Takie perspektywy wymagają znacznych inwestycji w badania, nasiona i nowe systemy upraw i właśnie na tym kierunku koncentruje się Corteva.

– Przeznaczamy ponad 4 mln USD dziennie na badania i rozwój. Prowadzimy m.in. projekty dotyczące rzepaku, słonecznika i gorczycy indyjskiej. Współpracujemy również z BP, Chevronem i Bunge'em. Naszym celem jest osiągnięcie 1 mln ton oleju roślinnego rocznie do połowy następnej dekady z przeznaczeniem dla SAF – mówi Chad Edwards.

W 2023 r. firma na obszarze ok. 2 tys. hektarów w USA uruchomiła program pilotażowy uprawy rzepaku ozimego z firmami Bunge i Chevron, aby wprowadzić jego opatentowaną odmianę, z której powstaje olej roślinny o niższym śladzie węglowym. Do tego roku obszar ten miał wzrosnąć do 15 tys. hektarów – to globalny plan pokazujący tempo, w jakim firma zamierza budować nowy segment zasobów energetycznych. Program Field to Fuel, obejmujący cały łańcuch dostaw od pola do paliwa, ma na celu nie tylko dostarczanie wysokowydajnych odmian nasion, ale także budowanie partnerstw z przemysłem naftowym i chemicznym w celu zwiększenia skali przetwórstwa.

Luka podażowa

Prognozuje się, że zapotrzebowanie na SAF w UE i Wielkiej Brytanii do 2030 r. wyniesie około 4 mln ton. Tymczasem jedynie 30 proc. planowanych mocy produkcyjnych jest już w budowie lub eksploatacji, co może oznaczać rosnącą zależność Europy od importu.

Rozwój rynku w dużej mierze zależy od regulacji. Dyrektywa RED III, unijne przepisy dotyczące energii odnawialnej oraz pakiet przepisów ReFuelEU dotyczących redukcji emisji lotniczych nie definiują jeszcze jasno zasad dotyczących upraw międzyplonowych, które mogłyby determinować skalę inwestycji.

– Bez jasnych wytycznych trudno będzie uruchomić produkcję na wystarczającą skalę – podkreśla Chad Edwards.

Dodatkowym wyzwaniem jest zmieniający się klimat.
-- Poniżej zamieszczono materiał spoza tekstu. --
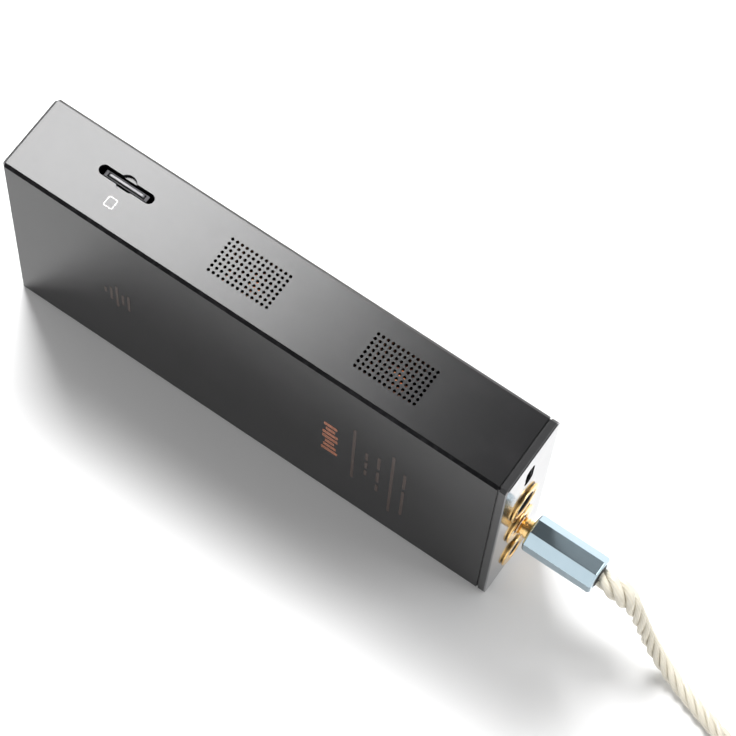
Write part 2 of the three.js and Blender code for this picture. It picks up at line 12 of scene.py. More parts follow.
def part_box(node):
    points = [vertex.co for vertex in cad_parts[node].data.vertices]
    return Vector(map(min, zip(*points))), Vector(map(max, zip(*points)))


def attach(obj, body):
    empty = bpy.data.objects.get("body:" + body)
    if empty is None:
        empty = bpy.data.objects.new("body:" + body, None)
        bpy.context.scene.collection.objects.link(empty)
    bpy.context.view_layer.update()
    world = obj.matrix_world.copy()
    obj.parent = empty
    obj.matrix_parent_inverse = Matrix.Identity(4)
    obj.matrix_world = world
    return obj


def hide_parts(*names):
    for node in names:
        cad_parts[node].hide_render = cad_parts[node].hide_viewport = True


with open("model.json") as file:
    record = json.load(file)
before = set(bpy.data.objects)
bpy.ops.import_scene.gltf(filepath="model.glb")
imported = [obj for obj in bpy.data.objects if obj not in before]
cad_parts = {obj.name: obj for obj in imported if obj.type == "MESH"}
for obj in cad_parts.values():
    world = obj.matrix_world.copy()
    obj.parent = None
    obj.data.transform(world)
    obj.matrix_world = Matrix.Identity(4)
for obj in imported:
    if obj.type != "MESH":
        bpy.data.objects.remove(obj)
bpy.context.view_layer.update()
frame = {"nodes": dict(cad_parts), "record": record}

bl_info = {
    "name": "Slim DAC looks",
    "version": (1, 0, 0),
    "blender": (4, 5, 0),
    "location": "View3D > Sidebar > Slim DAC",
    "description": "Builds the visible pieces and finishes of a slim vented DAC and its lead",
    "category": "Object",
}

MM = 0.001
RECORD = frame["record"]
BODY_OF = {node: body for body, nodes in RECORD["behaviour"]["bodies"].items() for node in nodes}
SLOT_OF = {part["node"]: part["material_slot"] for part in RECORD["subparts"]}


def corners(node):
    """Lowest and highest corner of a node of the frame, in millimetres."""
    low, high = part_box(node)
    return Vector(low) / MM, Vector(high) / MM


def middle(node):
    low, high = corners(node)
    return (low + high) / 2


def radius_of(node):
    """Half of a node's width across Y."""
    low, high = corners(node)
    return (high.y - low.y) / 2


# ---------------------------------------------------------------- sizes that a user would change


class CaseSettings(PropertyGroup):
    edge_chamfer: FloatProperty(
        name="Edge chamfer", description="Straight chamfer along the edges of the case",
        default=0.9 * MM, unit="LENGTH")
    groove_lip: FloatProperty(
        name="Groove lip", description="How far the case reaches into the groove before its end",
        default=0.45 * MM, unit="LENGTH")
    groove_depth: FloatProperty(
        name="Groove depth", description="Depth of the groove round the socket end",
        default=0.45 * MM, unit="LENGTH")
    rim_break: FloatProperty(
        name="Rim break", description="Small chamfer round every hole and cut",
        default=0.06 * MM, unit="LENGTH")
    vent_pitch: FloatProperty(
        name="Vent pitch", description="Distance between neighbouring vent holes",
        default=1.5 * MM, unit="LENGTH")
    vent_radius: FloatProperty(
        name="Vent radius", description="Radius of one vent hole", default=0.47 * MM, unit="LENGTH")
    vent_columns: IntProperty(name="Vent columns", description="Holes along the case", default=13)
    vent_rows: IntProperty(name="Vent rows", description="Holes across the case", default=8)
    black: FloatVectorProperty(
        name="Case black", description="Colour of the anodised case", subtype="COLOR",
        size=4, default=(0.006, 0.006, 0.0065, 1))
    print_copper: FloatVectorProperty(
        name="Print copper", description="Colour of the printed ornament", subtype="COLOR",
        size=4, default=(0.40, 0.15, 0.085, 1))


class LeadSettings(PropertyGroup):
    diameter: FloatProperty(
        name="Lead diameter", description="Over the four twisted strands", default=4.4 * MM,
        unit="LENGTH")
    twist: FloatProperty(
        name="Twist", description="Length in which a strand goes once round", default=17 * MM,
        unit="LENGTH")
    splay: FloatProperty(
        name="Splay", description="How far the strands stand apart behind the plug",
        default=0.85 * MM, unit="LENGTH")
    barrel: FloatVectorProperty(
        name="Barrel colour", description="Colour of the plugs' eight-sided barrels",
        subtype="COLOR", size=4, default=(0.48, 0.60, 0.67, 1))
    strand: FloatVectorProperty(
        name="Strand colour", description="Colour of the plated strands", subtype="COLOR",
        size=4, default=(0.70, 0.665, 0.565, 1))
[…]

Naukowcy szacują, że wzrost temperatury o 2°C może zmniejszyć plony nawet o 25 proc. Jednocześnie nawet przy wszystkich obecnych technologiach i produktach dostępnych dla rolników aż 40 proc. globalnej produkcji rocznie jest tracone z powodu szkodników i chorób. Dlatego nowe odmiany muszą łączyć wysokie plony z odpornością, aby zapewnić stabilne dostawy surowców do produkcji biopaliw.